Another proposal would require judges to determine before trial whether a jailhouse informant can be a credible witness. Deals between prosecutors and "snitches" would have to be disclosed, as well as anything else that might impact the witnesses' credibility.
A final measure would permit a judge to order a new trial if prosecutors withhold evidence from defense attorneys that could help establish a defendant's innocence, which Durkin says would write into state law a U.S. Supreme Court ruling that spells out prosecutors' duty to disclose all exculpatory evidence to the defense.
As his committee pondered such issues, some state's attorneys complained that the proposals would make their jobs harder.
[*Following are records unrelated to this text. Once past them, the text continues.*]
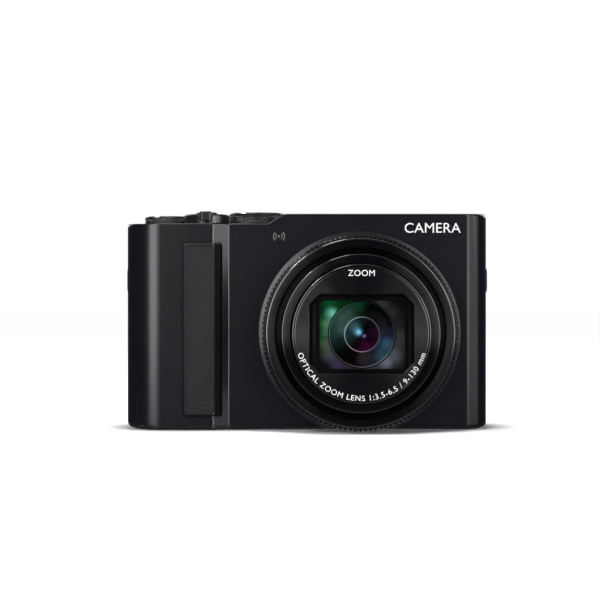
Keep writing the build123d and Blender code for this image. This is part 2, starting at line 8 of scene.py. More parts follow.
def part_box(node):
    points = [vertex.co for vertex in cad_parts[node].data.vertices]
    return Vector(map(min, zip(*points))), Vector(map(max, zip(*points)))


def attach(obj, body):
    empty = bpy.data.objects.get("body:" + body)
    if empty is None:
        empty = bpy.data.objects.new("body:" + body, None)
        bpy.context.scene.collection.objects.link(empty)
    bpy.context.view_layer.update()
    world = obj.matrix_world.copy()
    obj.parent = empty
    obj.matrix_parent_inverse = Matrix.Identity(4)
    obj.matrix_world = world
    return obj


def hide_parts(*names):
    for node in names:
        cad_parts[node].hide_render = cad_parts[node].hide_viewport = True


# Looks of a compact digital camera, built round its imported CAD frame.
# Sizes are in millimetres in the frame's own axes; meshes are scaled to metres when made.

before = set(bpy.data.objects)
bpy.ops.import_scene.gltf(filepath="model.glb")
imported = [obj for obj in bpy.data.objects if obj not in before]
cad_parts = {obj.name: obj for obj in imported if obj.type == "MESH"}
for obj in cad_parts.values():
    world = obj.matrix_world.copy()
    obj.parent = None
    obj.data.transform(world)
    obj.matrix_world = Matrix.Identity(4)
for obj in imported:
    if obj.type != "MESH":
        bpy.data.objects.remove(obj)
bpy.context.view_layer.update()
MM = 0.001


# ------------------------------------------------------------- sizes read from the frame
def span(node):
    """Lowest and highest corner of a CAD node, in millimetres."""
    low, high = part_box(node)
    return low / MM, high / MM


def centre(node):
    low, high = span(node)
    return (low + high) / 2


def top_left_of(node, x):
    """Highest point of a CAD node to the left of x."""
    return max(v.co.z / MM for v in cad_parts[node].data.vertices if v.co.x / MM < x)


WALL = span("bottom_cover")[1].z                # thickness of the covers
HALF_WIDTH = span("rear_cover")[1].x
BODY_REAR = span("rear_cover")[1].y
GRIP_FRONT = span("front_cover")[0].y
BODY_FRONT = GRIP_FRONT + 3.0
HIGH_DECK = span("top_cover")[1].z
LOW_DECK = top_left_of("top_cover", -30.0)
STEP_LOW_X, STEP_HIGH_X = -12.2, -7.2           # the slope between the decks
GRIP_EDGE_X, GRIP_FOOT_X = -28.9, -24.1         # the flank of the grip
LEFT_TURN_X, LEFT_TURN_Y = 6.0, 4.6             # the flat across the left corner, before rounding
RIGHT_TURN_X, RIGHT_TURN_Y = 49.15, 0.9         # where the front starts back to the right side
DECK_ONLY = 40                                  # a height between the middle and the decks
SIDE, DEEP, TALL = 70, 30, 90                   # well beyond the body: sideways, in depth, above
SEAM = 0.1
SPLIT = 0.05                                    # half the seam between front and rear cover

LENS = centre("control_ring")
RING_FRONT, RING_REAR = span("control_ring")[0].y, span("control_ring")[1].y
GLASS_AT = (LENS.x + 0.3, LENS.z - 0.28)         # where the bent light shows the inner glass
FACE_Y = span("barrel_2")[0].y
FRONT_GLASS_Y = FACE_Y + 3.6                    # the front element's nearest point
BARREL_1_FRONT, BARREL_1_REAR = span("barrel_1")[0].y, span("barrel_1")[1].y
BARREL_2_REAR = span("barrel_2")[1].y


# ------------------------------------------------------------- 2D outlines
def rounded(points, radii, step):
    """A closed outline with an arc of the given radius at each corner, in steps of step degrees."""
    outline = []
    count = len(points)
    for i, (here, radius) in enumerate(zip(points, radii)):
        corner = Vector(here)
        a = (Vector(points[i - 1]) - corner).normalized()
        b = (Vector(points[(i + 1) % count]) - corner).normalized()
        opening = a.angle(b)
        if radius <= 0 or opening > math.radians(179):
            outline.append(tuple(corner))
            continue
        middle = corner + (a + b).normalized() * (radius / math.sin(opening / 2))
        start = corner + a * (radius / math.tan(opening / 2)) - middle
        end = corner + b * (radius / math.tan(opening / 2)) - middle
        turn = math.atan2(start.x * end.y - start.y * end.x, start.dot(end))
        pieces = max(2, math.ceil(abs(math.degrees(turn)) / step - 1e-3))
        for k in range(pieces + 1):
            spun = Matrix.Rotation(turn * k / pieces, 2) @ start
            outline.append(tuple(middle + spun))
    return outline


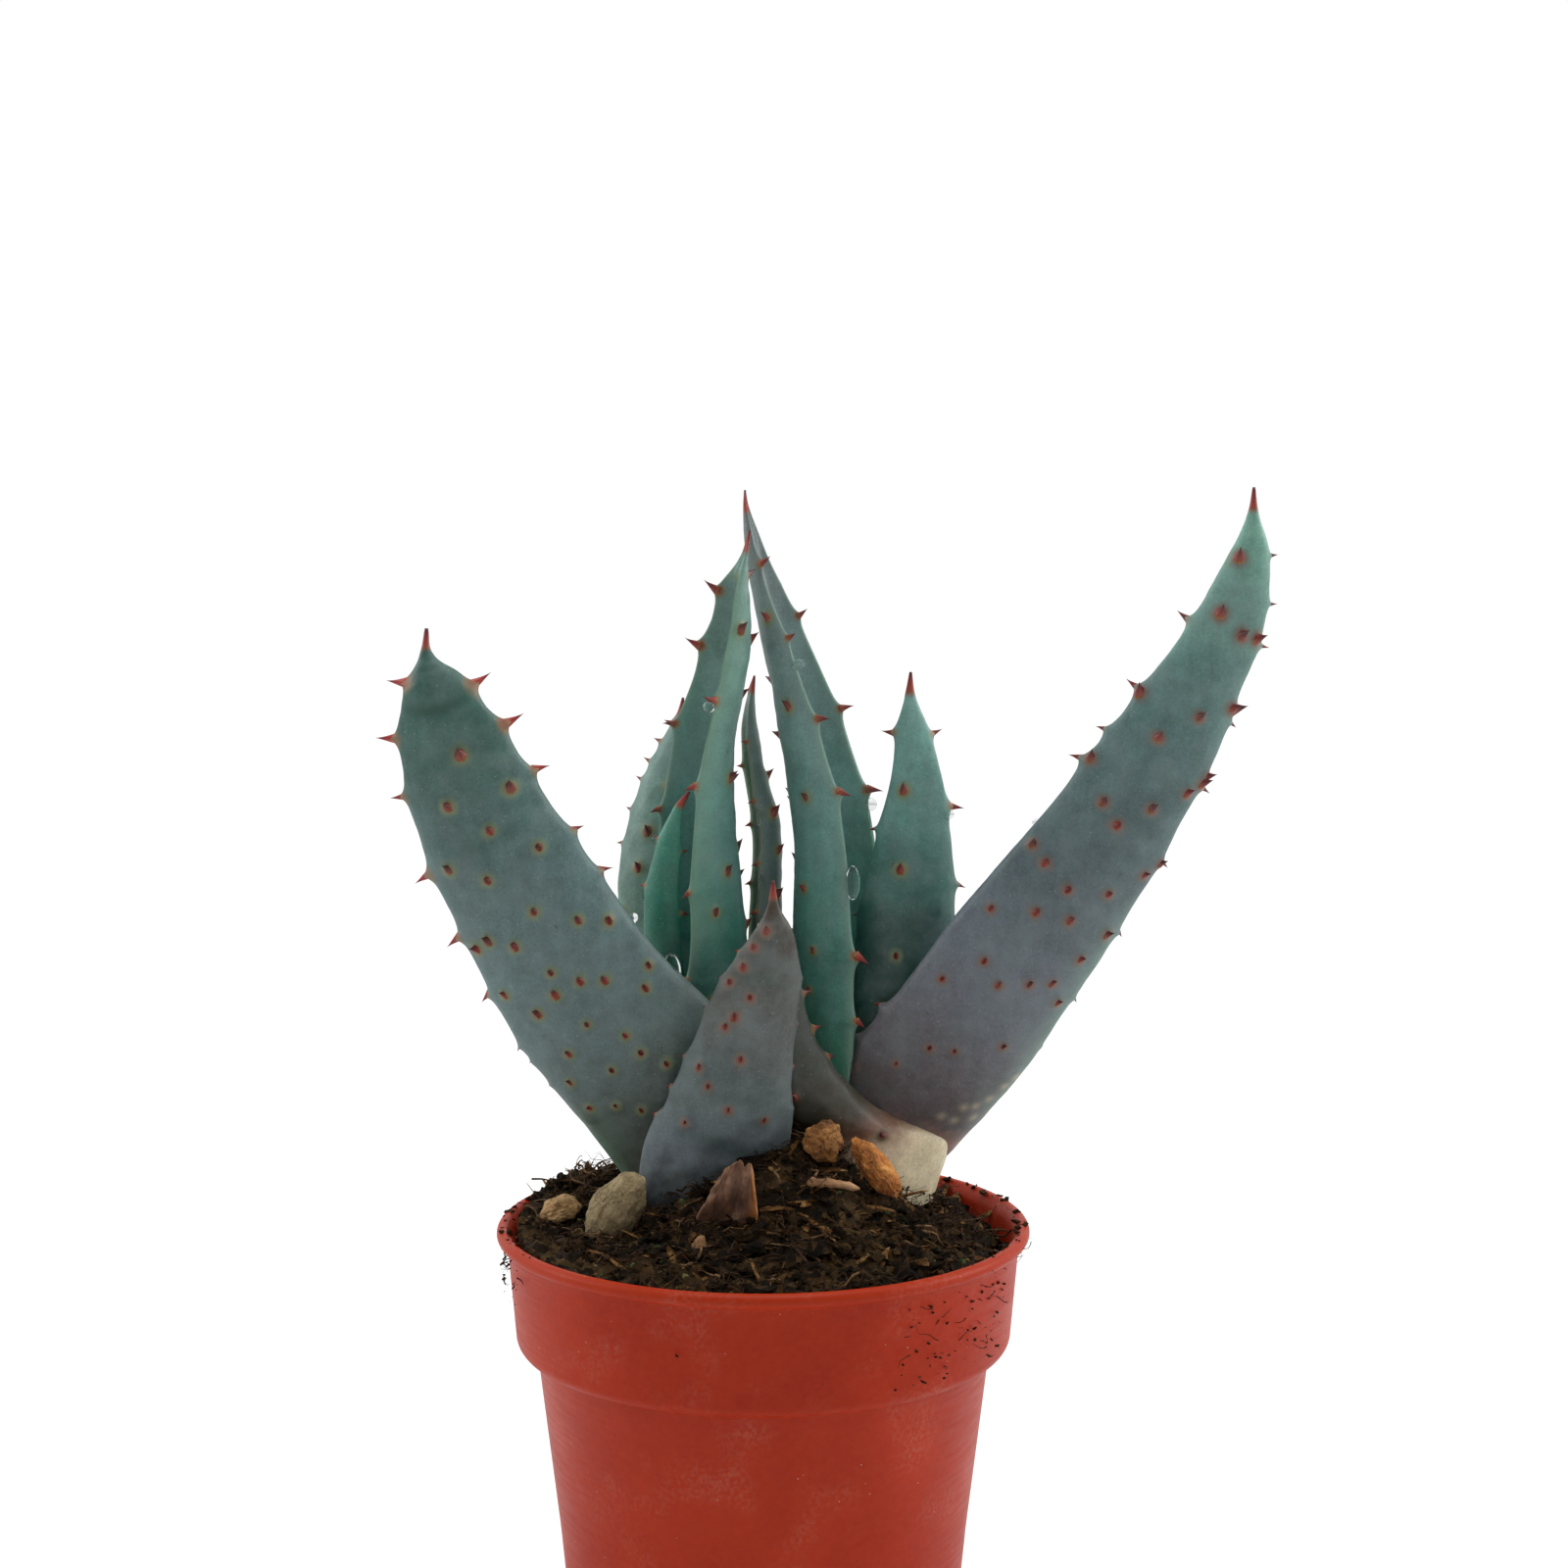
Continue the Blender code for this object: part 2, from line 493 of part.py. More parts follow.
def make_scrap(name, scrap, grow=0.0):
    """A thin bent scrap: a strip of sections whose middle bows, tapering at the far end."""
    points = []
    spin = (Matrix.Rotation(math.radians(scrap["twist"]), 3, "Z")
            @ Matrix.Rotation(math.radians(scrap["lean"]), 3, "Y"))
    width, depth, length = scrap["size"]
    extra = grow / MM
    for step in range(SCRAP_STEPS + 1):
        share = step / SCRAP_STEPS
        taper = 1.0 - SCRAP_TAPER * share ** 2
        taper *= SCRAP_FOOT + (1.0 - SCRAP_FOOT) * math.sin(math.pi * min(share * 2, 1.0))
        half = width / 2 * taper + extra
        thick = depth / 2 * (1.0 - SCRAP_THINNING * share) + extra
        rise = length * (share - 0.5)
        rise += extra if step == SCRAP_STEPS else -extra if step == 0 else 0.0
        shift = scrap["bow"] * math.sin(math.pi * share)
        for corner in range(SCRAP_SIDES):
            angle = 2 * math.pi * corner / SCRAP_SIDES
            local = Vector((math.cos(angle) * half,
                            math.sin(angle) * thick + shift + SCRAP_CUP * half * math.cos(2 * angle), rise))
            points.append((Vector(scrap["at"]) + spin @ local) * MM + Vector((0.0, 0.0, POT_HEIGHT)))
    top = SCRAP_STEPS * SCRAP_SIDES
    faces = [tuple(range(SCRAP_SIDES)), tuple(top + corner for corner in range(SCRAP_SIDES))]
    for step in range(SCRAP_STEPS):
        for corner in range(SCRAP_SIDES):
            after = (corner + 1) % SCRAP_SIDES
            a, b = step * SCRAP_SIDES, (step + 1) * SCRAP_SIDES
            faces.append((a + corner, a + after, b + after, b + corner))
    return add_mesh(name, points, faces)


def pieces(grow=0.0, suffix=""):
    """Every plant and litter piece, innermost first, true size or swollen as cutters."""
    made = [make_stem("stem_left" + suffix, CROWN_LEFT, grow),
            make_stem("stem_right" + suffix, CROWN_RIGHT, grow)]
    made += [leaf_shape(name + suffix, leaf, grow) for name, leaf in LEAVES.items()]
    made += [make_stone(name + suffix, stone, grow) for name, stone in LITTER.items()]
    made += [make_scrap(name + suffix, scrap, grow) for name, scrap in SCRAPS.items()]
    return made


def build():
    clear_scene()
    pot = make_pot()
    soil = make_soil()
    solids = pieces()
    cutters = [as_cutter(item) for item in pieces(GAP, "_room")]
    for index, solid in enumerate(solids):
        carve(solid, cutters[:index])
    carve(soil, cutters)
    pot.data.materials.append(material("pot_plastic", POT_COLOUR, 0.45))
    soil.data.materials.append(material("peat_soil", SOIL_COLOUR, 0.95))
    colours = {"stem_left": STEM_COLOUR, "stem_right": STEM_COLOUR}
    for shapes in (LEAVES, LITTER, SCRAPS):
        colours.update({name: shape["colour"] for name, shape in shapes.items()})
    for solid in solids:
        solid.data.materials.clear()
        solid.data.materials.append(material(solid.name, colours[solid.name], 0.6))


build()
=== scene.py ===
# %% [markdown]
# A young prickly aloe with two crowns grows in a small nursery pot. The plant is a fan of
# fleshy leaves, each with a hard point, red teeth along its margins and prickles on its back.
# The pot is full of peat with fibres, grit and a few stones lying on top.
#
# A solid model of the whole plant already exists and fixes every size. This lesson loads it,
# then makes a finely detailed piece over each of its parts, in the very same place.

# %% Load the solid model
import math

import bmesh
import bpy
import numpy as np
from mathutils import Matrix, Vector, noise


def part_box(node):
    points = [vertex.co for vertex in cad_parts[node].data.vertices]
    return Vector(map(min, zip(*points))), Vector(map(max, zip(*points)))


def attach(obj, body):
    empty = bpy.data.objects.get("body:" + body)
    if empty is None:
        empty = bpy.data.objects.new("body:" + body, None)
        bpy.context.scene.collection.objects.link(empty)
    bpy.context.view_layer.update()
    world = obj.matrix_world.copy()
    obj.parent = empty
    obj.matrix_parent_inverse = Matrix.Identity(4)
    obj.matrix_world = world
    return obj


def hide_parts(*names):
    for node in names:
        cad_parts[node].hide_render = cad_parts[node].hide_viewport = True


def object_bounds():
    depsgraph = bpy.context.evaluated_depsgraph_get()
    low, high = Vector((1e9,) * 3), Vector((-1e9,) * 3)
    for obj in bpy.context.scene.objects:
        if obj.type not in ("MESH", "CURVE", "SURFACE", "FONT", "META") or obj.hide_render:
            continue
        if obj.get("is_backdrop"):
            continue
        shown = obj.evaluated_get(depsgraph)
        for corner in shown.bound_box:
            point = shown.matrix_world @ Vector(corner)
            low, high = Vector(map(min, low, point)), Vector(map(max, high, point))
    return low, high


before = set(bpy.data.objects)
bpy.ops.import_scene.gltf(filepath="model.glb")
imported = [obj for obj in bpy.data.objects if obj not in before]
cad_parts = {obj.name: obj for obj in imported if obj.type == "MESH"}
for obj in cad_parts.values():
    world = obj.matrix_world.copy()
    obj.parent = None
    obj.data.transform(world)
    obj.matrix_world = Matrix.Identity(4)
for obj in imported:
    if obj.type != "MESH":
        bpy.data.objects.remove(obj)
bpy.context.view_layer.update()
MM = 0.001
pot_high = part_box("pot")[1]
LIP = pot_high[2]
RIM_RADIUS = pot_high[1]


def put(name, data):
    """A new object in the scene, at the origin."""
    made = bpy.data.objects.new(name, data)
    bpy.context.scene.collection.objects.link(made)
    return made


# %% [markdown]
# A plant in a pot is best seen from a little above its soil line, with a normal lens, so the
# leaves stand tall and the pot's rim still shows as a flat oval. The camera looks slightly
# down. Its height and distance are measured from the pot, so the view follows the plant.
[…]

Maybe so at first, Durkin concedes, but ultimately the requirements would help prosecutors by fortifying convictions against later appeals.
"They might be more work, but they'll make cases stronger in the long run," says Durkin, who was a Cook County prosecutor for five years. "We're living in an era in which there is recognized concern about criminal justice, especially in Illinois, and these issues are not going away."
Indeed, a nagging question persists, despite the efforts of Durkin, the McGarr commission and others: What if it's not possible to reform the system so that there's absolutely zero chance the governor's "ultimate nightmare," the execution of an innocent person, can occur? How much uncertainty are Illinois citizens willing to accept? On the answer to that tough question hangs the future of the death penalty in Illinois.
Charles N. Wheeler III is director of the Public Affairs Reporting program at the University of Illinois at Springfield.